Afterwards the Arcade Fire gang showed up and I told them I had previously talked to Daniel Levitin, author of “This Is Your Brain On Music”, and a McGill professor of cognitive (music-focused) neurology, about visiting his lab. Many of the band were up for it, so we walked over and Daniel demonstrated and talked about some of what they were doing. Susan Rogers, who worked as recording engineer with Prince, and worked on one of my records and also with Geggy Tah, has been here for 3 years doing graduate studies in this lab. Tommy from Geggy Tah was there too, which was a surprise.
There were a number of what looked like small project recording studios, and we settled into one with an upright piano in it. A young woman demonstrated that the piano was actually a Disclavier, a piano that “records” the performance of anyone who played it and then plays it back with the keys moving exactly as they had been played. One of the lab’s projects aims to get a sense of where the emotion, the feeling, lies in a performance. To do this they had a classical pianist perform a piece expressively and with feeling — we heard part of it played (or performed) back. They then used a program to remove all the feeling from the performance. It sounded like an early digital sequencer; all the notes were of the same length and volume and the rhythm — the timing — had been “squared up” as well. Regine, who has some musical training, said it sounded like a 4 year old after a few piano lessons. To me this “dead” performance was also a faithful transcription of written music with no expressive markings. Much of Bach is like that, I believe, the expression left to the interpreter, but if played exactly as written it would sound like a machine. The limitations of musical notation.
Then the expressivity dial was turned to 50%. It still sounded pretty mechanical, but a little better. At 75% there was feeling there, but not played very well — “a promising student”, said Regine. But it took until 75% for the performance to begin to have what we would call feeling, expression, and humanity.
Then we heard the same performance with randomized expression — notes and time held and accented at random. We laughed, though some in the room thought it sounded eccentric, but good. Daniel said he thought only musicians would think it was interesting, because they have an acquired sense of how it’s supposed to be played, and confounding and surprising those expectations can sometimes make a piece even more interesting. I thought it sounded a little like Thelonious Monk.

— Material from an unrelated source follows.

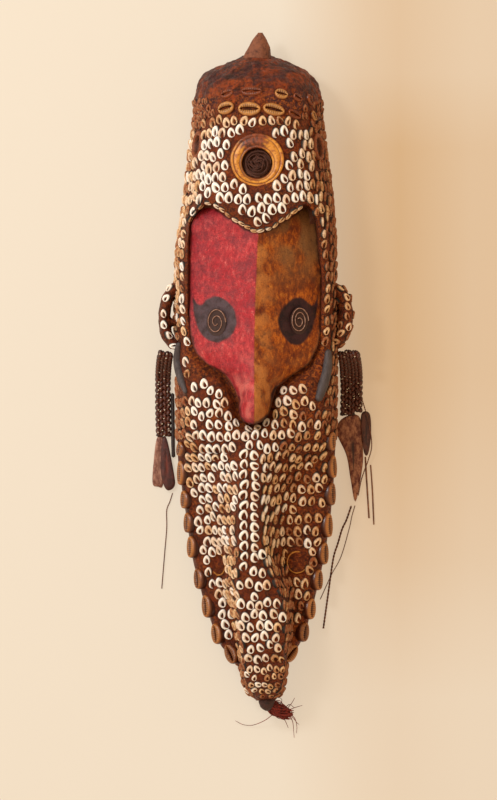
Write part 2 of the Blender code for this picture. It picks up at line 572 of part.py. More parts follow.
def lay_cords(parts, fibre, pod_skin):
    """Braids, pods, strings and sticks, which leave the ears and lie on the floor beside the mask."""
    braids = {
        "braid_left_outer": [(-86.3, 21, 40), (-87.7, 16, 36), (-88.8, 8, 22), (-89.4, 0, 9), (-89.6, -9, 3.3), (-89.6, -30, 3.1), (-89, -56.5, 3.1)],
        "braid_left_inner": [(-79.8, 20, 40), (-81, 15, 36), (-82.2, 7, 22), (-82.8, -1, 9), (-83, -10, 3.3), (-83, -30, 3.1), (-82.6, -56.5, 3.1)],
        "braid_right_inner": [(79.5, 20.5, 40), (80.5, 14, 35), (81.5, 6, 21), (82, -2, 8.5), (82.4, -11, 3.2), (82.2, -25, 3), (82, -37, 3)],
        "braid_right_middle": [(85.5, 22, 40), (86.7, 15, 36), (87.9, 7, 22), (88.5, -1, 9), (88.6, -10, 3.2), (88.6, -25, 3), (88.4, -37, 3)],
        "braid_right_outer": [(91.8, 21.5, 40), (93, 15, 36), (94.3, 7, 22), (95, -1, 9), (95.2, -10, 3.2), (95.2, -22, 3), (95, -34, 3)],
    }
    for name, path in braids.items():
        tube(name, path, 5.6, parts, fibre)
    tube("strap_left", [(-77.6, -18, 2.4), (-77.3, -34, 2.4), (-77, -50, 2.4), (-77, -63, 2.4), (-76.6, -76, 2.4)], 3.6, parts, fibre)

    pod("pod_left_light", [(-92, -59), (-86, -58), (-85, -80), (-86.5, -103), (-91, -104), (-96, -101), (-95, -80)], 0.2, 2.4, parts, pod_skin)
    pod("pod_left_dark", [(-87, -60), (-82.5, -60.5), (-76, -92), (-75.5, -103.5), (-82, -107.5), (-86.5, -100), (-88.5, -84)], 2.8, 5.6, parts, pod_skin)
    pod("pod_right_mottled", [(82, -39.5), (96.5, -39.5), (99.5, -70), (98.5, -89), (92.5, -118), (88, -98), (84, -75), (74.5, -52)], 0.2, 3.0, parts, pod_skin)
    pod("pod_right_dark", [(97.5, -38), (105.5, -36), (107, -55), (104, -74), (99.8, -70)], 3.4, 5.6, parts, pod_skin)

    tube("string_left", [(-77.5, -110, 1), (-80, -118, 1), (-82.9, -126, 1), (-82.9, -142, 1), (-84.5, -162, 1), (-86, -180, 1), (-87.5, -198.5, 1)], 1.2, parts, fibre)
    tube("string_right_loop", [(93, -9.8, 7.6), (98.6, -23.5, 7), (105, -46.5, 7.2), (107.4, -66, 7.2), (104, -80, 5), (101.4, -87, 4), (97.8, -98, 4), (95, -112, 4.2)], 1.2, parts, fibre)
    tube("string_right_long", [(88.5, -122, 1.4), (84, -135, 1.4), (80, -143.5, 1.4), (76, -157, 1.4), (71.8, -171, 1.4), (67, -204, 1.4), (62.6, -235.5, 1.4)], 2.0, parts, fibre)
    tube("string_right_thin", [(92, -121.5, 0.9), (89, -132, 0.9), (86.5, -143.5, 0.9), (79, -169, 0.9), (70, -186, 3.6), (59.8, -208.5, 0.9)], 1.0, parts, fibre)
    tube("stick_right_inner", [(101.6, -76.5, 1.2), (102.5, -93, 1.2), (105, -133, 1.2)], 1.6, parts, fibre)
    tube("stick_right_outer", [(106.5, -84, 1.2), (108, -105, 1.2), (109.5, -139, 1.2)], 1.4, parts, fibre)


main()
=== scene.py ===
"""Dresses the Middle Sepik mask: shell-set paste, painted face, cowries, coils, braids, pods and strings.

Tables are in millimetres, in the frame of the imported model: X right, Y to the crown, Z up from the floor.
"""

import json
import math
import random

import bpy
import numpy as np
from mathutils import Matrix, Vector, noise

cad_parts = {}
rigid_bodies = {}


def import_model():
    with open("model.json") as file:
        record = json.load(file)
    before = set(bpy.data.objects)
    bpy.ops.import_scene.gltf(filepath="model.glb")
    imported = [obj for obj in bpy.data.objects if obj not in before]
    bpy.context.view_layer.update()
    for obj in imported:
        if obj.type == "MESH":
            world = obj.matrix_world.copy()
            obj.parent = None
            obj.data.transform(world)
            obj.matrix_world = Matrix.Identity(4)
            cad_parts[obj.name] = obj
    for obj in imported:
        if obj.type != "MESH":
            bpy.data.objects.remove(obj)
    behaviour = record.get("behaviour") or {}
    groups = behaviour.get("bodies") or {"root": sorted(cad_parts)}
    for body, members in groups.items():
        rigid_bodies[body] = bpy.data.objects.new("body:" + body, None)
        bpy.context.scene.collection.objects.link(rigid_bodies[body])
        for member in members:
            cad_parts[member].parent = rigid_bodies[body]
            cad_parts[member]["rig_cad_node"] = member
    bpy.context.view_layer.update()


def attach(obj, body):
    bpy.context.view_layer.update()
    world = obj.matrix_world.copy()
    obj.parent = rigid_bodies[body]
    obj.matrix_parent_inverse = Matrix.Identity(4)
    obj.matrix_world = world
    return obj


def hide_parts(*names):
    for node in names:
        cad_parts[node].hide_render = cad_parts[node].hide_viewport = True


MM = 0.001
PIXEL = 0.921  # mm for one pixel of the picture
PASTE_FOOT = 3.0  # the paste stops this far above the back rim
PICTURE_WIDTH, PICTURE_HEIGHT = 497, 800  # pixels
ORIGIN = (256, 374.5)  # the pixel that x = 0, Y = 0 falls on
CAMERA_HEIGHT = 8.0  # m
SCALE_LEVEL = 0.07  # height above the floor that the scale holds at, m

# Outer form: Y, left edge, right edge, height of the front, squareness of the section.
BODY = [
    (294, -12, 14, 38, 2.4), (289.5, -22.5, 26.5, 55, 2.5), (281.5, -41, 44.5, 70, 2.6),
    (271, -52.5, 55.5, 85, 2.6), (257.5, -56.3, 60, 95, 2.6), (242, -56.3, 60.5, 98.5, 2.6),
    (225, -58.3, 62.3, 100.5, 2.6), (201, -61.5, 65, 102, 2.6), (179, -64, 68, 104, 2.6),
    (150, -67.5, 71, 104, 3.0), (120, -71.8, 72.7, 96, 4.0), (91, -73.5, 73, 91, 4.4),
    (59, -74, 73.7, 89.5, 4.4), (32, -74, 73.7, 87.5, 4.2), (-5, -73, 73.7, 87.5, 4.0),
    (-28, -72.5, 73.7, 89, 3.8), (-46.5, -72.5, 73.5, 86.5, 3.6), (-65, -72.5, 73.5, 74, 3.8),
    (-80.5, -72, 73, 59, 4.2), (-101, -69, 71.8, 49, 4.6), (-123, -65.8, 69.8, 42.5, 5),
    (-145, -62.6, 67.2, 38, 5), (-167, -59.4, 63.8, 34, 5), (-189, -54, 59, 31.3, 5),
    (-211.5, -47.5, 53.5, 28.6, 5), (-226, -42.5, 49.5, 26.7, 5), (-241, -37.5, 45, 25.8, 5),
    (-254, -30.5, 38, 25, 5), (-265, -20.5, 31, 24, 4.5), (-272, -15, 28.6, 24, 4.2),
    (-285, -12, 27.5, 23, 4), (-295, -7.4, 24, 22, 3.5), (-301.5, 0, 18, 20, 3),
]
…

One of their more involved projects involves wiring an audience while they attend a performance by the Boston Symphony. Some audience members had EEGs strapped on, others had their brainwaves monitored and others had sliders that they would use to rate the amount of emotion imparted by the performance at any given moment.
Furthermore, later these performances were played back on High Def video to other similarly wired participants (to see if they reacted at the same points and with the same intensity). Others watched the performance without sound and other groups listened without the picture. Interestingly, many of the emotional cues seemed to be visual — body language, facial expressions and eye movements would be tells about whether a performer was struggling, about to hit a high note or winding down. All of which would help explain why sometimes a live performance is often more moving — even with all its faults — than a recording.
The Arcade Fire gang and I agreed to meet later at a Ukrainian Hall where a performance that was part of the music festival Pop Montréal would be happening. Tonight was a Danish group who someone said was good and the harpist and singer Joanna Newsom.
….was the Danish group, and they were good, as rumored. A cellist sat in the center downstage and a blonde woman in a pink dress sang in the semi-darkness further upstage. To the left was a keyboardist — there was also a bass player, two drummers (one in a Betty Page doo) and a fiddler/saw player also stood downstage. Lights like frilly wallpaper patterns played over the whole stage. Their sound, as you might imagine from the instrumentation, verged on lush sweeping melodic lines from the singer or the strings over pulsing meticulously arranged beats from the two drummers. Unfair to say, but a bit like Sigur Ròs, but with words, songs and more aggressive and fractured rhythms…come to think of it, there might be a little Arcade Fire in there as well. The interplay, the spaces left out by one instrument, into which another player would insert a sound, seemed carefully arranged, and this sort of socket approach grabbed me instantly. The mood is one of beautiful desolation and melancholy. The words were in Danish.
This Ukrainian Hall seems to be a new venue here, so I was told. It’s a lovely place. Holds maybe 300, with a nice proscenium stage, a balcony and beer and wine served in the side hallways. Hope they keep this venue active. As someone who gets around NYC on a bike I was happy to see about 100 bicycles locked up along the entire perimeter fence.
Joanna Newsom was the headliner. The Globe and Mail ran a large piece on her upcoming CD, describing epic-length tunes, orchestrations by Van Dyke Parks, recording by Steve Albini and mixed by O’Rourke. Who’s left? Sounds like something new.
The set, however, was her solo with harp…and yes, some of the songs were epics, at least 12 minutes long, not repetitive but like a series of suites — melodies and song structures strung together. The audience went pretty nuts, even with just her and harp….imagine if there had been all the other instruments the recording promises. The tunes sounded like little novels — too much to absorb on first hearing.